### Data excerpt
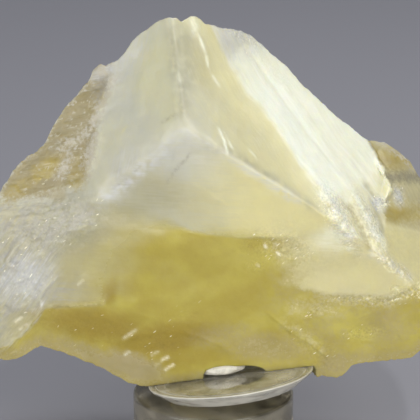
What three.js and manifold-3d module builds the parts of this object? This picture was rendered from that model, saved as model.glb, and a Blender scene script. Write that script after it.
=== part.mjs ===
// An angel wing calcite specimen resting on its clear two-part stand. Millimetres, +Z up.
// The origin is the centre of the stand's underside, and the specimen's front looks along -Y.
import * as THREE from "three";
import { ParametricGeometry } from "three/addons/geometries/ParametricGeometry.js";
import { mergeVertices } from "three/addons/utils/BufferGeometryUtils.js";
import Module from "manifold-3d";

// ---- driving dimensions -------------------------------------------------------------------

// The stand: an upright clear cylinder, and a thin clear dish that sits on it at a slant.
const RISER_RADIUS = 19.2;
const RISER_HEIGHT = 15;
const RISER_BEVEL = 0.6;
const NECK_RADIUS = 5.5;
const NECK_X = 1.8;
const DISH_RADIUS = 19.7;
const DISH_FOOT_RADIUS = 16;
const DISH_THICKNESS = 3.2;
const DISH_BEVEL = 0.4;
const DISH_CENTRE = [4.1, -3, 19.8];
const ROUND_SEGMENTS = 72;

// The dish's right side is up by the one angle and its front by the other.
const DISH_SIDE_DEG = 7;
const DISH_FRONT_DEG = 7.5;

// The putty pad that steadies the specimen, and the hollow above it in the specimen's underside.
// Both places are measured from the middle of the dish's top.
const TACK_RADII = [5.6, 4.4, 1.4];
const TACK_PLACE = [-1.7, 2];
const HOLLOW_RADII = [8, 6.5, 3];
const HOLLOW_PLACE = [1.6, 3];

// Pieces that touch keep this gap.
const GAP = 0.3;

// The specimen. Its own frame has x across, u up its front and h out of its front. The front
// leans back on the stand by LEAN_DEG, and the frame's origin is at STONE_ORIGIN.
const LEAN_DEG = 16.5;
const STONE_ORIGIN = [-0.8, -1.4, 60.4];
const STONE_LEFT = -55.5;
const STONE_RIGHT = 55.3;
const BACK_SQUARENESS = 3;
const END_SQUARENESS = 3.5;
const COLUMNS = 52;
const RING = 48;
const END_CROWDING = 0.4;

// The upper and lower outlines of the specimen, as [x, u] corners from left to right.
const CREST = [
  [-55.5, -16.5], [-55.1, -10], [-53.6, -4], [-49.5, 3.6], [-46.1, 8.9], [-40, 13.9], [-36.7, 19],
  [-30.6, 27.1], [-27.1, 32.4], [-21.2, 34.6], [-16.8, 40], [-11.4, 43.4], [-7.7, 43.9],
  [-6.6, 42.9], [-4.4, 44.5], [-1.1, 42.7], [7, 41.8], [12.2, 38.6], [21.2, 30.1], [29.8, 22.3],
  [37.7, 16.7], [42.1, 16.4], [46.4, 13.5], [50.8, 7.7], [54, 0.5], [55.1, -6], [55.3, -13.5],
];
const FOOT = [
  [-55.5, -16.5], [-54.9, -24], [-53.4, -31], [-50, -35.2], [-45.2, -35], [-39.9, -31.9],
  [-33.3, -34], [-25.1, -37.5], [-19.2, -41], [-14.4, -42], [4, -40.5], [24.5, -40], [30.1, -39.9],
  [33.6, -36.9], [40.7, -35.8], [48.4, -34.5], [52.6, -29.5], [54.6, -22], [55.3, -13.5],
];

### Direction
Reproduce the material verbatim, line by line.

### Completed task
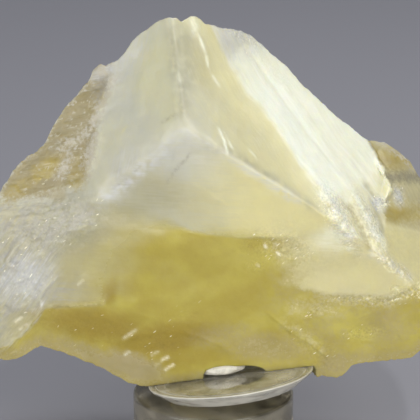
What three.js and manifold-3d module builds the parts of this object? This picture was rendered from that model, saved as model.glb, and a Blender scene script. Write that script after it.
=== part.mjs ===
// An angel wing calcite specimen resting on its clear two-part stand. Millimetres, +Z up.
// The origin is the centre of the stand's underside, and the specimen's front looks along -Y.
import * as THREE from "three";
import { ParametricGeometry } from "three/addons/geometries/ParametricGeometry.js";
import { mergeVertices } from "three/addons/utils/BufferGeometryUtils.js";
import Module from "manifold-3d";

// ---- driving dimensions -------------------------------------------------------------------

// The stand: an upright clear cylinder, and a thin clear dish that sits on it at a slant.
const RISER_RADIUS = 19.2;
const RISER_HEIGHT = 15;
const RISER_BEVEL = 0.6;
const NECK_RADIUS = 5.5;
const NECK_X = 1.8;
const DISH_RADIUS = 19.7;
const DISH_FOOT_RADIUS = 16;
const DISH_THICKNESS = 3.2;
const DISH_BEVEL = 0.4;
const DISH_CENTRE = [4.1, -3, 19.8];
const ROUND_SEGMENTS = 72;

// The dish's right side is up by the one angle and its front by the other.
const DISH_SIDE_DEG = 7;
const DISH_FRONT_DEG = 7.5;

// The putty pad that steadies the specimen, and the hollow above it in the specimen's underside.
// Both places are measured from the middle of the dish's top.
const TACK_RADII = [5.6, 4.4, 1.4];
const TACK_PLACE = [-1.7, 2];
const HOLLOW_RADII = [8, 6.5, 3];
const HOLLOW_PLACE = [1.6, 3];

// Pieces that touch keep this gap.
const GAP = 0.3;

// The specimen. Its own frame has x across, u up its front and h out of its front. The front
// leans back on the stand by LEAN_DEG, and the frame's origin is at STONE_ORIGIN.
const LEAN_DEG = 16.5;
const STONE_ORIGIN = [-0.8, -1.4, 60.4];
const STONE_LEFT = -55.5;
const STONE_RIGHT = 55.3;
const BACK_SQUARENESS = 3;
const END_SQUARENESS = 3.5;
const COLUMNS = 52;
const RING = 48;
const END_CROWDING = 0.4;

// The upper and lower outlines of the specimen, as [x, u] corners from left to right.
const CREST = [
  [-55.5, -16.5], [-55.1, -10], [-53.6, -4], [-49.5, 3.6], [-46.1, 8.9], [-40, 13.9], [-36.7, 19],
  [-30.6, 27.1], [-27.1, 32.4], [-21.2, 34.6], [-16.8, 40], [-11.4, 43.4], [-7.7, 43.9],
  [-6.6, 42.9], [-4.4, 44.5], [-1.1, 42.7], [7, 41.8], [12.2, 38.6], [21.2, 30.1], [29.8, 22.3],
  [37.7, 16.7], [42.1, 16.4], [46.4, 13.5], [50.8, 7.7], [54, 0.5], [55.1, -6], [55.3, -13.5],
];
const FOOT = [
  [-55.5, -16.5], [-54.9, -24], [-53.4, -31], [-50, -35.2], [-45.2, -35], [-39.9, -31.9],
  [-33.3, -34], [-25.1, -37.5], [-19.2, -41], [-14.4, -42], [4, -40.5], [24.5, -40], [30.1, -39.9],
  [33.6, -36.9], [40.7, -35.8], [48.4, -34.5], [52.6, -29.5], [54.6, -22], [55.3, -13.5],
];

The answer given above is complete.